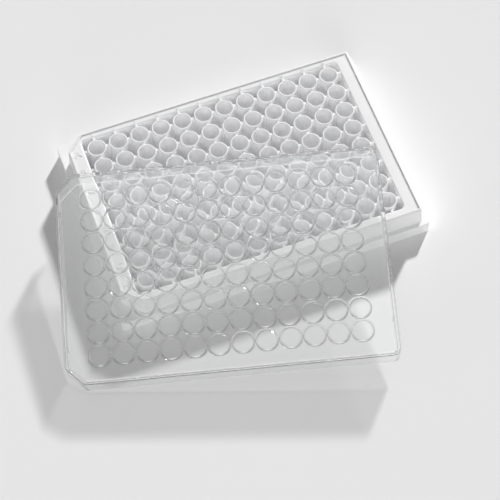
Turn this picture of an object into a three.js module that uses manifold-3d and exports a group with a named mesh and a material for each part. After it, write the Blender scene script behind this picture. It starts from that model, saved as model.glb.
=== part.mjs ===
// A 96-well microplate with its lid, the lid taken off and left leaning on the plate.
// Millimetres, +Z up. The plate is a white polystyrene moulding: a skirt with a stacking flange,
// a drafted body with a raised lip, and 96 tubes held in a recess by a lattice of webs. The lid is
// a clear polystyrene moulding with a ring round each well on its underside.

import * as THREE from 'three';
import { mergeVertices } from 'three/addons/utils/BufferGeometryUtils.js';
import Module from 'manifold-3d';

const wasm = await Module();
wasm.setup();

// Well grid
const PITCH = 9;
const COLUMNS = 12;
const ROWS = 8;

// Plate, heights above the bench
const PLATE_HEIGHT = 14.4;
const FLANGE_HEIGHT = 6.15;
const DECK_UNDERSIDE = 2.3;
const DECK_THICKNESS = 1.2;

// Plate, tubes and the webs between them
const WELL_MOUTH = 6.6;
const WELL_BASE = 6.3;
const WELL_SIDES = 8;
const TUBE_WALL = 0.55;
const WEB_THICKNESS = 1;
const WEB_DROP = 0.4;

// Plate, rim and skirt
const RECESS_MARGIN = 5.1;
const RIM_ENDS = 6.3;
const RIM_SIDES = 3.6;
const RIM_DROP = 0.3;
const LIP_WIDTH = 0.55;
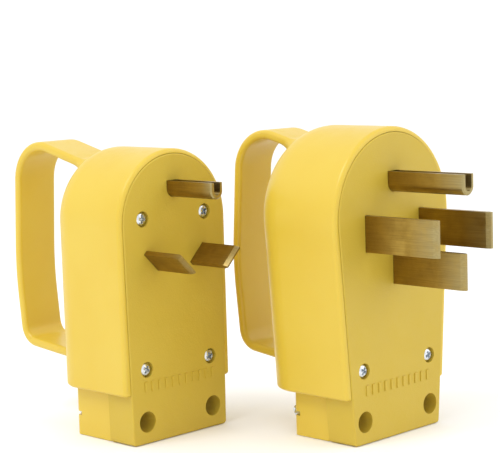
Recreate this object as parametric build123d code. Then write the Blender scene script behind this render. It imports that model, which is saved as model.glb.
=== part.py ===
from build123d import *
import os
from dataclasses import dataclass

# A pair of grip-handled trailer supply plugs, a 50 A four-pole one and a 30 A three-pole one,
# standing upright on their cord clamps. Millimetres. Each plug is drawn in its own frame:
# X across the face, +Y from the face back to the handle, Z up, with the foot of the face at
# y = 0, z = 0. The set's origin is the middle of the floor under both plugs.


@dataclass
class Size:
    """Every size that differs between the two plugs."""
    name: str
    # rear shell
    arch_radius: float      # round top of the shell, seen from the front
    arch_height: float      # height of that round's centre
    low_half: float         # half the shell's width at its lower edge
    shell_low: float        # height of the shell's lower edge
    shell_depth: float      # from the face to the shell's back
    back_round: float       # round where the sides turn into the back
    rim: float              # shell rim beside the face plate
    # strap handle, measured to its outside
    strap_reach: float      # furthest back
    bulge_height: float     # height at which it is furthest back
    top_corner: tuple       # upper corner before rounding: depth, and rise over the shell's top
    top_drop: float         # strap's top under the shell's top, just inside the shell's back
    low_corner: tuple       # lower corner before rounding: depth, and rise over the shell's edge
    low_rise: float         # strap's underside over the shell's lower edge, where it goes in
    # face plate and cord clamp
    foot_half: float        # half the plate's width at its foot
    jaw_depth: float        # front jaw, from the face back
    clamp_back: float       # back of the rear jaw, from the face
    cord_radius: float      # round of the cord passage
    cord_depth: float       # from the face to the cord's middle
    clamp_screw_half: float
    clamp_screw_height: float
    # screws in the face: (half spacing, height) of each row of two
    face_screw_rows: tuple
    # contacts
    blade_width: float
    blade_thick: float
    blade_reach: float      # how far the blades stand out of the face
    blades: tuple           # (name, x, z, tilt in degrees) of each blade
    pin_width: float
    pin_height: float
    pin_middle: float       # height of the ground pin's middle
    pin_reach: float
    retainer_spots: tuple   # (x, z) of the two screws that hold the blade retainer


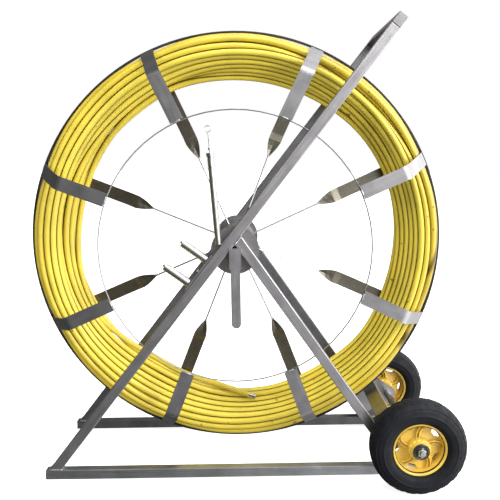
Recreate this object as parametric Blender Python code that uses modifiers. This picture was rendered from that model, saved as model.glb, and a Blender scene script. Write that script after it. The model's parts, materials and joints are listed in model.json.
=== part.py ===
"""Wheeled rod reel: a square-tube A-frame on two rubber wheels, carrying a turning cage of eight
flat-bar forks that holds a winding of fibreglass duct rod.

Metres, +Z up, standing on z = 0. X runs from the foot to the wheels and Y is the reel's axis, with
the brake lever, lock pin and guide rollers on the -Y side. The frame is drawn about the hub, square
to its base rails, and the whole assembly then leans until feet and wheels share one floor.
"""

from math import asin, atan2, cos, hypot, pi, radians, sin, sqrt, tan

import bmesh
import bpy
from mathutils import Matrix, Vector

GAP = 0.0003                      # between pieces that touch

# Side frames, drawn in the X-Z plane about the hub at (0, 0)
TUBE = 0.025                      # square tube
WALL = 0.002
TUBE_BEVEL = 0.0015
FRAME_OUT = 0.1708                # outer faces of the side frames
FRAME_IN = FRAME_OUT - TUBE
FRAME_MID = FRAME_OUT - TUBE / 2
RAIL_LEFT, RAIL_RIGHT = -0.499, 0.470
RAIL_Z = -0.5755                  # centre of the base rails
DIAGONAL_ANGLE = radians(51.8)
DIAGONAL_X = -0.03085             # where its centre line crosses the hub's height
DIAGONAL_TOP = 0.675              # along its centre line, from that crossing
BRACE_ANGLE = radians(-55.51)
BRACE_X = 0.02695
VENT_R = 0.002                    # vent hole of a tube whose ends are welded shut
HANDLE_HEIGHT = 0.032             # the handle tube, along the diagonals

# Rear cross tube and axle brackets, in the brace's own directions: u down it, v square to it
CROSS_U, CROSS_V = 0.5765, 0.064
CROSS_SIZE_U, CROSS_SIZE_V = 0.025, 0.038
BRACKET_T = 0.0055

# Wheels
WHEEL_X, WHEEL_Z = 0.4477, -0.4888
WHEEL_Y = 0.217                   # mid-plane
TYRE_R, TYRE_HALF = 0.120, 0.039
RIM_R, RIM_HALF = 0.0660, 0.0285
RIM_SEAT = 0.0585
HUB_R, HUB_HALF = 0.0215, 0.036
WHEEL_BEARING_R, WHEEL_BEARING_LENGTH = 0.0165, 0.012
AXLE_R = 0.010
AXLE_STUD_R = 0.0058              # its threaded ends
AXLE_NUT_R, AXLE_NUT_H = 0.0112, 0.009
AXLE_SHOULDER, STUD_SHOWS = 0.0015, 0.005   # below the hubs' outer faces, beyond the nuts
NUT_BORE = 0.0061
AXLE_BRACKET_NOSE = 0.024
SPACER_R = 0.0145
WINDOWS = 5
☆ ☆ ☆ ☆
### Task to carry out
Your task is to repeat exactly the lines from the one that contains "Recreate this object as parametric build123d" through the one that contains "from dataclasses import dataclass", with both end lines included.

### Worked solution
Recreate this object as parametric build123d code. Then write the Blender scene script behind this render. It imports that model, which is saved as model.glb.
=== part.py ===
from build123d import *
import os
from dataclasses import dataclass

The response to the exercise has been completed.